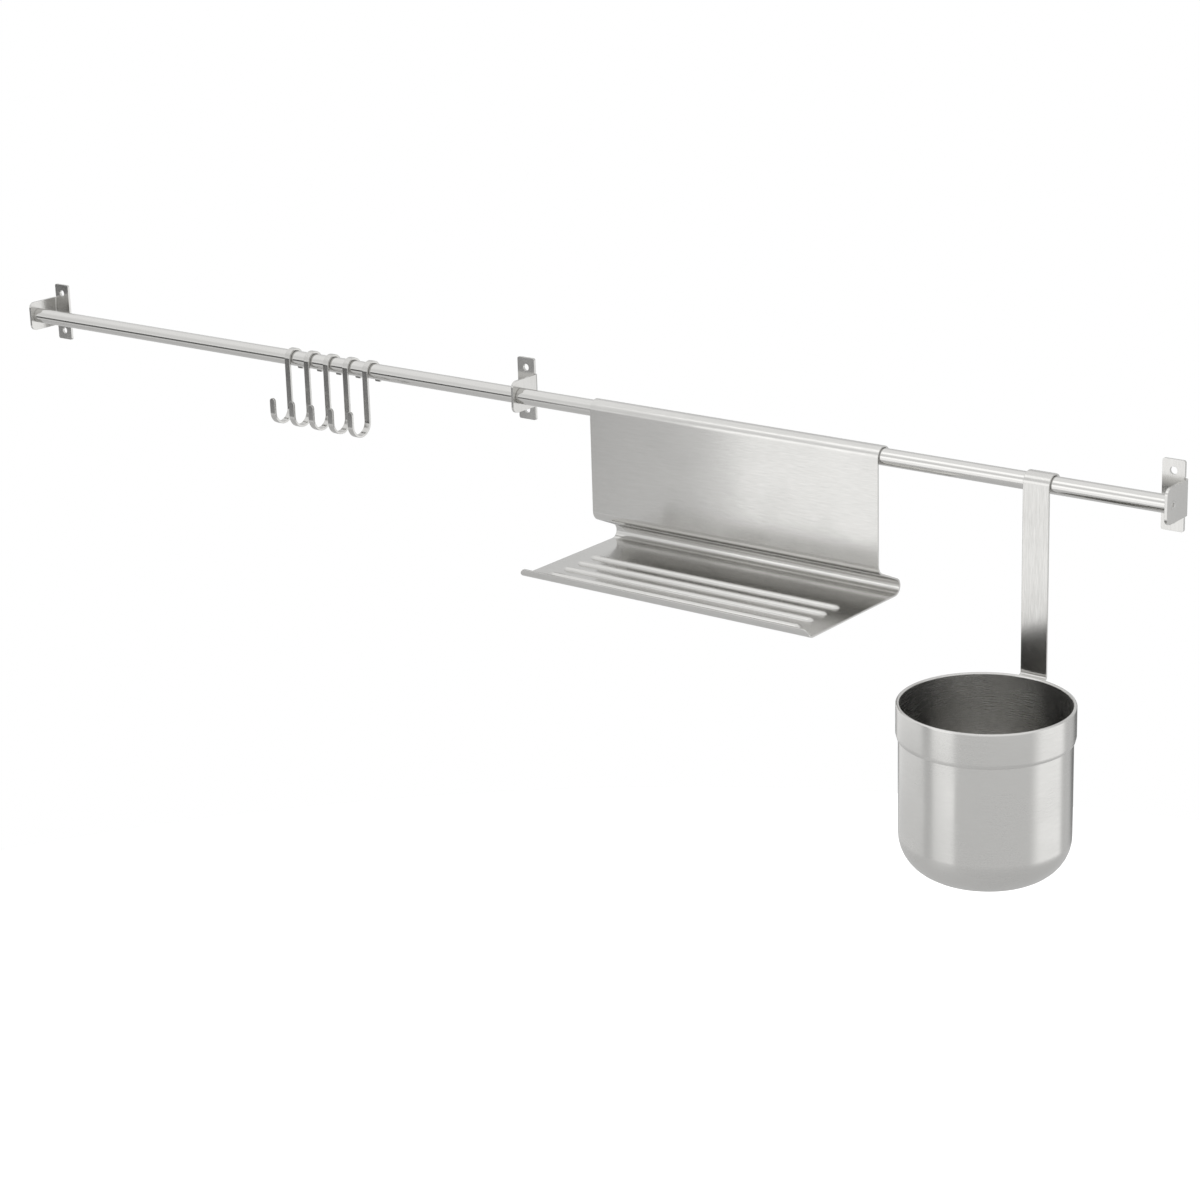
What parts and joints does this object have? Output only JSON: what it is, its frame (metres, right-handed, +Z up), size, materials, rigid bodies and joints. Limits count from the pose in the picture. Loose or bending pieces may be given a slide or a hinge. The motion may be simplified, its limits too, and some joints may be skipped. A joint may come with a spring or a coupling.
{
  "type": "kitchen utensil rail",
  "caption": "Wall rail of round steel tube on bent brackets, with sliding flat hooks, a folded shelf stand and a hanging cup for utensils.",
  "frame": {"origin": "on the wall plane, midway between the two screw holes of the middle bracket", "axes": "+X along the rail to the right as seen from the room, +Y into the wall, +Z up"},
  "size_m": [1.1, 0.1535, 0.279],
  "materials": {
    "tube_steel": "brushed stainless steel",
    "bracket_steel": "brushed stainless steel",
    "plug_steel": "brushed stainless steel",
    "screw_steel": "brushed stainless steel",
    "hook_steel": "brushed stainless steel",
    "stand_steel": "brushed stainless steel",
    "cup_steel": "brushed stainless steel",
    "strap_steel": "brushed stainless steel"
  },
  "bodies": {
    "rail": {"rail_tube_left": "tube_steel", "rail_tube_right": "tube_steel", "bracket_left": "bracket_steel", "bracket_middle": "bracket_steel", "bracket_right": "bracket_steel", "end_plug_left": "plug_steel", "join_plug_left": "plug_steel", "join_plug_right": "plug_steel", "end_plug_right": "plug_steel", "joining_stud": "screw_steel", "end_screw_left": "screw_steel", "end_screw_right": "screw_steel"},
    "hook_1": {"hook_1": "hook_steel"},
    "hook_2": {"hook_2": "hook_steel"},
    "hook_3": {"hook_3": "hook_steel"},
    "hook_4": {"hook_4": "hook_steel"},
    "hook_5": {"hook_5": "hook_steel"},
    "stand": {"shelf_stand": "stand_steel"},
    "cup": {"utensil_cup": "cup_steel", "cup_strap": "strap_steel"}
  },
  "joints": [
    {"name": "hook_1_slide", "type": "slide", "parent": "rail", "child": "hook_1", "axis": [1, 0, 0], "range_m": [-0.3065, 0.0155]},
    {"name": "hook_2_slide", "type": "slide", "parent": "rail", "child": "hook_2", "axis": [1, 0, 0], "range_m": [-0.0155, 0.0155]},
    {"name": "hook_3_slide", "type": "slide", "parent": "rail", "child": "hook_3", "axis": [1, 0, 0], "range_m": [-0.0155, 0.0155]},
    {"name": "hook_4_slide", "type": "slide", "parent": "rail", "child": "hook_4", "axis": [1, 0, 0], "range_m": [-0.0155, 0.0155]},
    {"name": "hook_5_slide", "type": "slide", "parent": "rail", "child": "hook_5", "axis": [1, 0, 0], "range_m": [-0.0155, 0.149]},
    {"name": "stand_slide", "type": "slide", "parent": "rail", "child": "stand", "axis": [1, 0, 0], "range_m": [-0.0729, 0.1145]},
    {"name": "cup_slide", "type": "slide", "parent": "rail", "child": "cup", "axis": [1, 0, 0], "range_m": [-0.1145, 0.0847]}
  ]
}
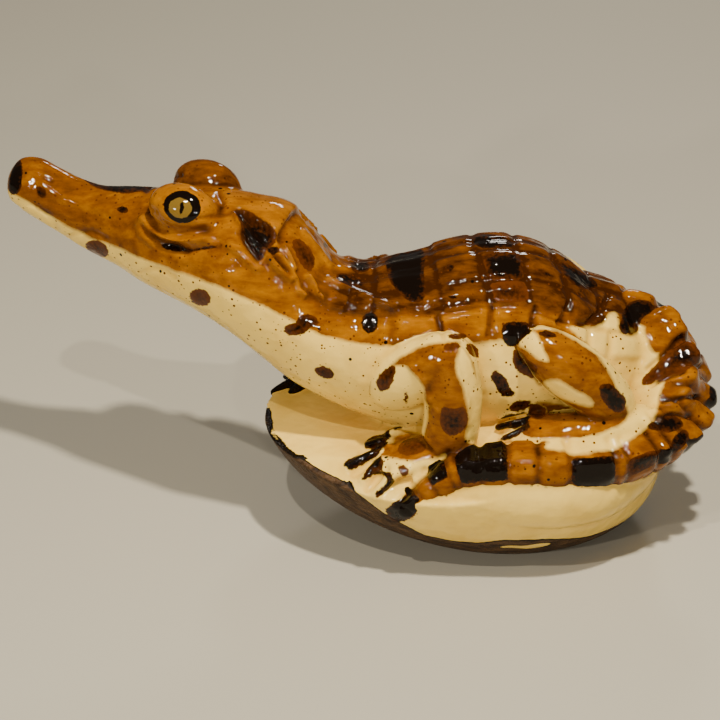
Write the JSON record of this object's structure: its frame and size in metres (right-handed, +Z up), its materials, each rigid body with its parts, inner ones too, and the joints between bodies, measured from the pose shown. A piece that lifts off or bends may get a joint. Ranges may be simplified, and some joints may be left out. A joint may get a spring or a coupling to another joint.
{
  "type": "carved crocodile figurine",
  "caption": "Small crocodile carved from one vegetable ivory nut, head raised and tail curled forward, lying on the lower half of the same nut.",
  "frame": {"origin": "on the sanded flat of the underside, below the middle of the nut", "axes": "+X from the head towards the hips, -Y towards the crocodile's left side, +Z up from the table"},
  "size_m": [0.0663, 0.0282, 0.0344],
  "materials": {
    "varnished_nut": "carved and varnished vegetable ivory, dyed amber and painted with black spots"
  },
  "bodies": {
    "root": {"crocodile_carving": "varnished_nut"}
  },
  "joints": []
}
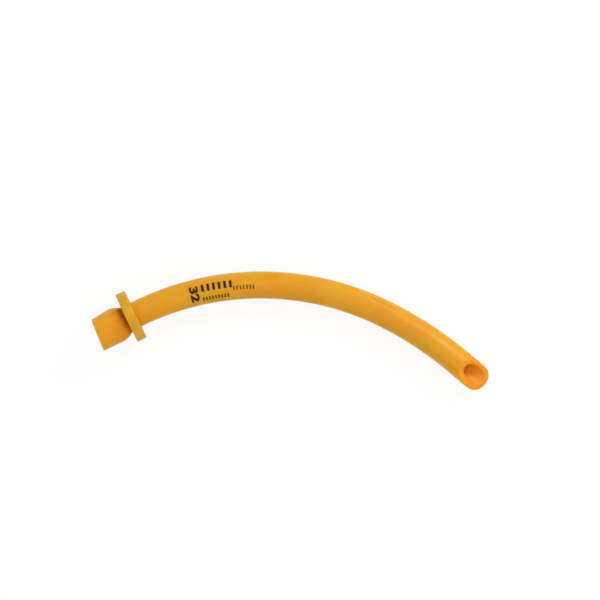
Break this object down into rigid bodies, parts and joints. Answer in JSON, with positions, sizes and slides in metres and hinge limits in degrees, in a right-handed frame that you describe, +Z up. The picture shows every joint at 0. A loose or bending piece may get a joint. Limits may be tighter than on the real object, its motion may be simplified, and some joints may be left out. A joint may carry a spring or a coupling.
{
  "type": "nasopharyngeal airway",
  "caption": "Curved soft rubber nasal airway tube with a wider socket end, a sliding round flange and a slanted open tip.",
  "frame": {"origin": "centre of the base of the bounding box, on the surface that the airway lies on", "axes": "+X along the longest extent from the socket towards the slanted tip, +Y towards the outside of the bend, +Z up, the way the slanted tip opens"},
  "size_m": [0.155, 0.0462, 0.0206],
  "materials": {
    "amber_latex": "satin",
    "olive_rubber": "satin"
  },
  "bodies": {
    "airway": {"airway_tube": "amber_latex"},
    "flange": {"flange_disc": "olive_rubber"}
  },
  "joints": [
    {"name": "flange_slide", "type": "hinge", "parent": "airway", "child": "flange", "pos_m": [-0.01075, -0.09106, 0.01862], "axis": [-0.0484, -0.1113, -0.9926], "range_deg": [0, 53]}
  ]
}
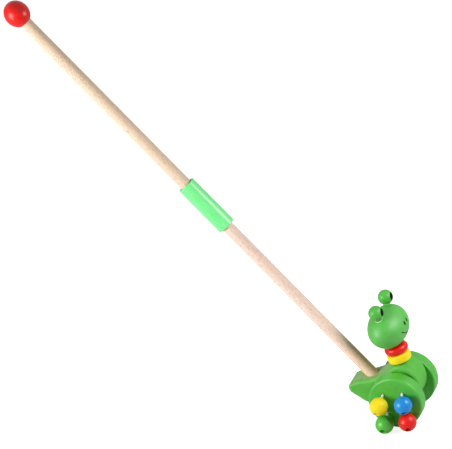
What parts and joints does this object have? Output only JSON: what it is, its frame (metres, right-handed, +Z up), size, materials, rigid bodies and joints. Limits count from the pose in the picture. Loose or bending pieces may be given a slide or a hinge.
******************************
Objective —
Each line above is to be repeated exactly.

Reply —
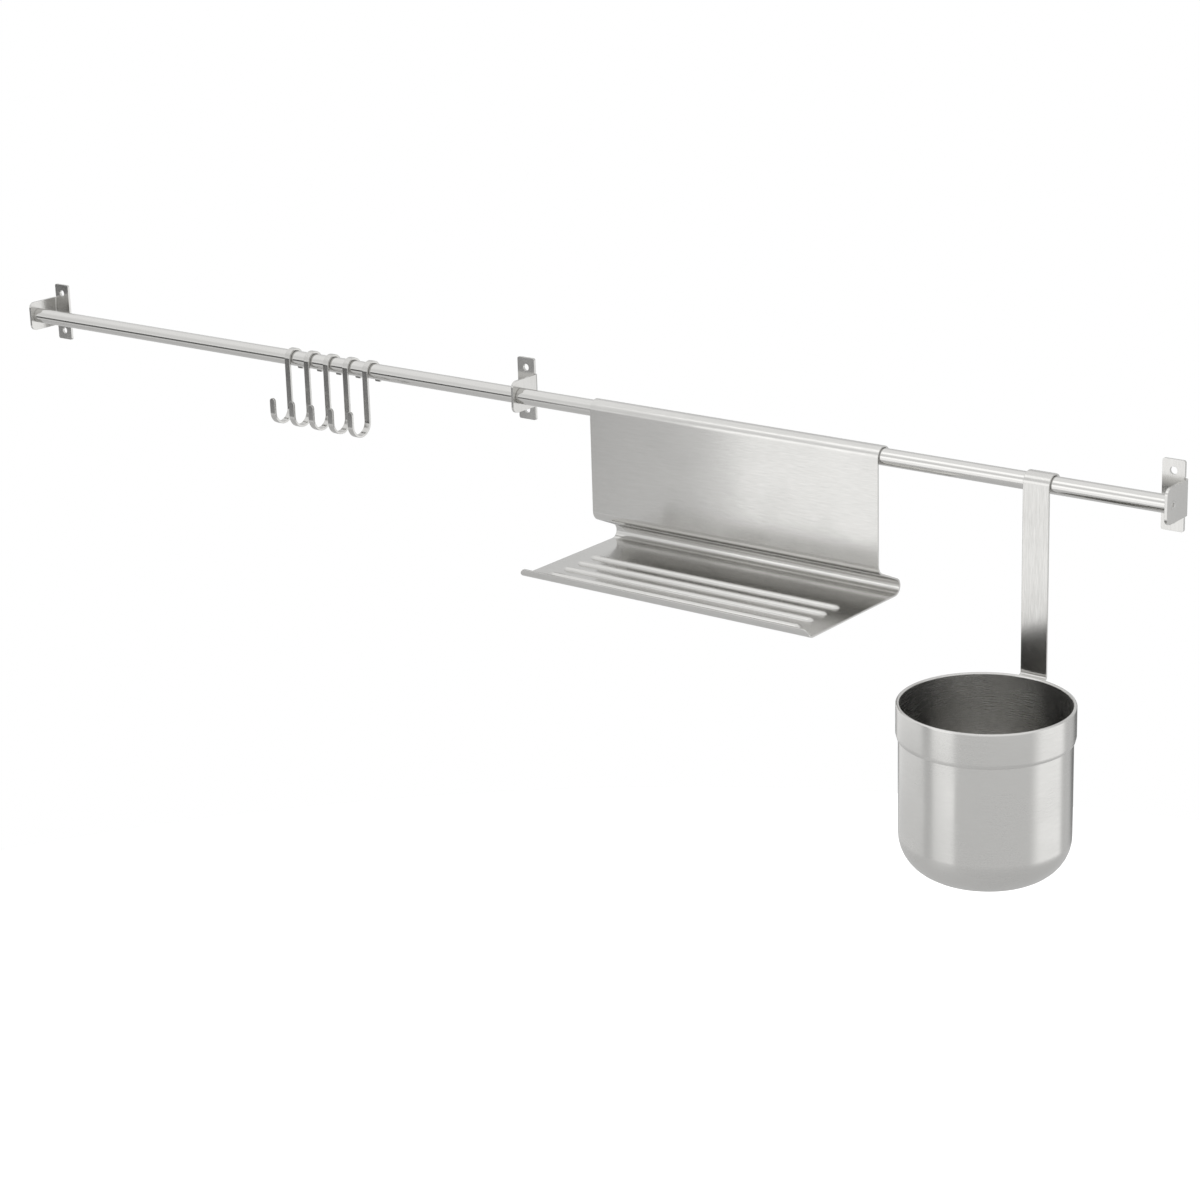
What parts and joints does this object have? Output only JSON: what it is, its frame (metres, right-handed, +Z up), size, materials, rigid bodies and joints. Limits count from the pose in the picture. Loose or bending pieces may be given a slide or a hinge. The motion may be simplified, its limits too, and some joints may be skipped. A joint may come with a spring or a coupling.
{
  "type": "kitchen utensil rail",
  "caption": "Wall rail of round steel tube on bent brackets, with sliding flat hooks, a folded shelf stand and a hanging cup for utensils.",
  "frame": {"origin": "on the wall plane, midway between the two screw holes of the middle bracket", "axes": "+X along the rail to the right as seen from the room, +Y into the wall, +Z up"},
  "size_m": [1.1, 0.1535, 0.279],
  "materials": {
    "tube_steel": "brushed stainless steel",
    "bracket_steel": "brushed stainless steel",
    "plug_steel": "brushed stainless steel",
    "screw_steel": "brushed stainless steel",
    "hook_steel": "brushed stainless steel",
    "stand_steel": "brushed stainless steel",
    "cup_steel": "brushed stainless steel",
    "strap_steel": "brushed stainless steel"
  },
  "bodies": {
    "rail": {"rail_tube_left": "tube_steel", "rail_tube_right": "tube_steel", "bracket_left": "bracket_steel", "bracket_middle": "bracket_steel", "bracket_right": "bracket_steel", "end_plug_left": "plug_steel", "join_plug_left": "plug_steel", "join_plug_right": "plug_steel", "end_plug_right": "plug_steel", "joining_stud": "screw_steel", "end_screw_left": "screw_steel", "end_screw_right": "screw_steel"},
    "hook_1": {"hook_1": "hook_steel"},
    "hook_2": {"hook_2": "hook_steel"},
    "hook_3": {"hook_3": "hook_steel"},
    "hook_4": {"hook_4": "hook_steel"},
    "hook_5": {"hook_5": "hook_steel"},
    "stand": {"shelf_stand": "stand_steel"},
    "cup": {"utensil_cup": "cup_steel", "cup_strap": "strap_steel"}
  },
  "joints": [
    {"name": "hook_1_slide", "type": "slide", "parent": "rail", "child": "hook_1", "axis": [1, 0, 0], "range_m": [-0.3065, 0.0155]},
    {"name": "hook_2_slide", "type": "slide", "parent": "rail", "child": "hook_2", "axis": [1, 0, 0], "range_m": [-0.0155, 0.0155]},
    {"name": "hook_3_slide", "type": "slide", "parent": "rail", "child": "hook_3", "axis": [1, 0, 0], "range_m": [-0.0155, 0.0155]},
    {"name": "hook_4_slide", "type": "slide", "parent": "rail", "child": "hook_4", "axis": [1, 0, 0], "range_m": [-0.0155, 0.0155]},
    {"name": "hook_5_slide", "type": "slide", "parent": "rail", "child": "hook_5", "axis": [1, 0, 0], "range_m": [-0.0155, 0.149]},
    {"name": "stand_slide", "type": "slide", "parent": "rail", "child": "stand", "axis": [1, 0, 0], "range_m": [-0.0729, 0.1145]},
    {"name": "cup_slide", "type": "slide", "parent": "rail", "child": "cup", "axis": [1, 0, 0], "range_m": [-0.1145, 0.0847]}
  ]
}
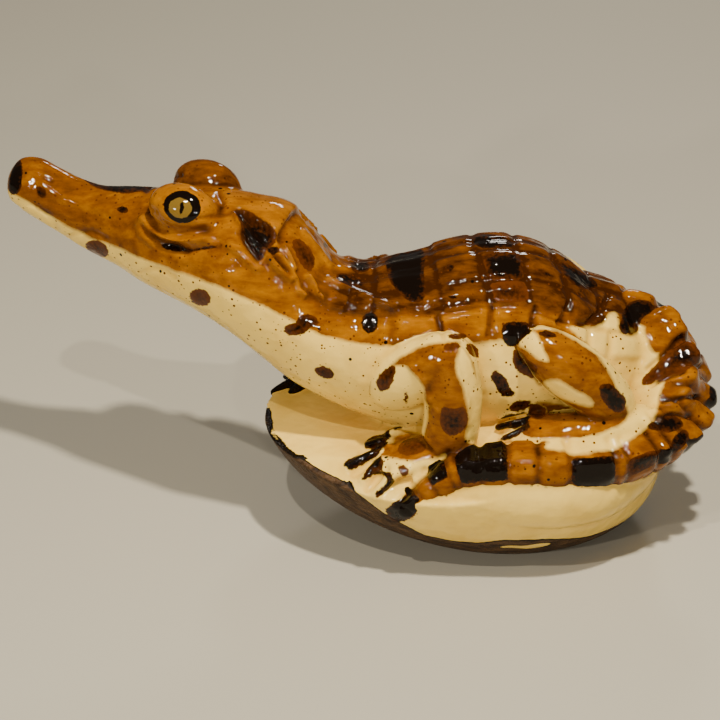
Write the JSON record of this object's structure: its frame and size in metres (right-handed, +Z up), its materials, each rigid body with its parts, inner ones too, and the joints between bodies, measured from the pose shown. A piece that lifts off or bends may get a joint. Ranges may be simplified, and some joints may be left out. A joint may get a spring or a coupling to another joint.
{
  "type": "carved crocodile figurine",
  "caption": "Small crocodile carved from one vegetable ivory nut, head raised and tail curled forward, lying on the lower half of the same nut.",
  "frame": {"origin": "on the sanded flat of the underside, below the middle of the nut", "axes": "+X from the head towards the hips, -Y towards the crocodile's left side, +Z up from the table"},
  "size_m": [0.0663, 0.0282, 0.0344],
  "materials": {
    "varnished_nut": "carved and varnished vegetable ivory, dyed amber and painted with black spots"
  },
  "bodies": {
    "root": {"crocodile_carving": "varnished_nut"}
  },
  "joints": []
}
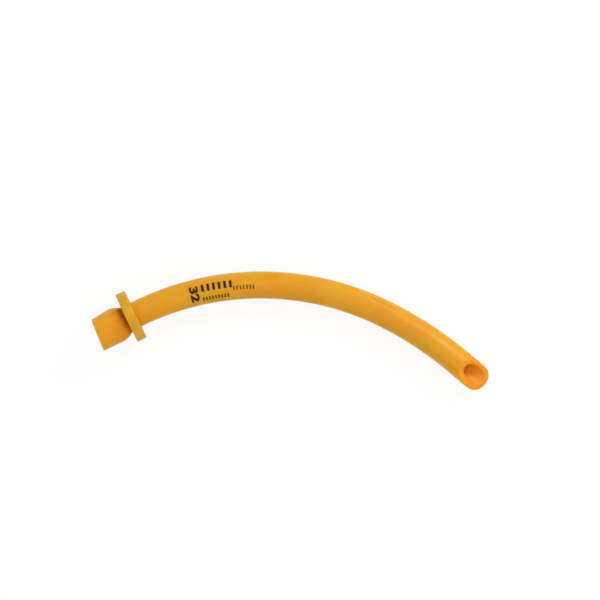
Break this object down into rigid bodies, parts and joints. Answer in JSON, with positions, sizes and slides in metres and hinge limits in degrees, in a right-handed frame that you describe, +Z up. The picture shows every joint at 0. A loose or bending piece may get a joint. Limits may be tighter than on the real object, its motion may be simplified, and some joints may be left out. A joint may carry a spring or a coupling.
{
  "type": "nasopharyngeal airway",
  "caption": "Curved soft rubber nasal airway tube with a wider socket end, a sliding round flange and a slanted open tip.",
  "frame": {"origin": "centre of the base of the bounding box, on the surface that the airway lies on", "axes": "+X along the longest extent from the socket towards the slanted tip, +Y towards the outside of the bend, +Z up, the way the slanted tip opens"},
  "size_m": [0.155, 0.0462, 0.0206],
  "materials": {
    "amber_latex": "satin",
    "olive_rubber": "satin"
  },
  "bodies": {
    "airway": {"airway_tube": "amber_latex"},
    "flange": {"flange_disc": "olive_rubber"}
  },
  "joints": [
    {"name": "flange_slide", "type": "hinge", "parent": "airway", "child": "flange", "pos_m": [-0.01075, -0.09106, 0.01862], "axis": [-0.0484, -0.1113, -0.9926], "range_deg": [0, 53]}
  ]
}
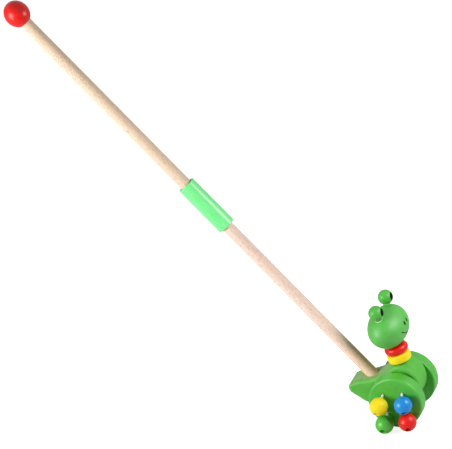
What parts and joints does this object have? Output only JSON: what it is, its frame (metres, right-handed, +Z up), size, materials, rigid bodies and joints. Limits count from the pose in the picture. Loose or bending pieces may be given a slide or a hinge.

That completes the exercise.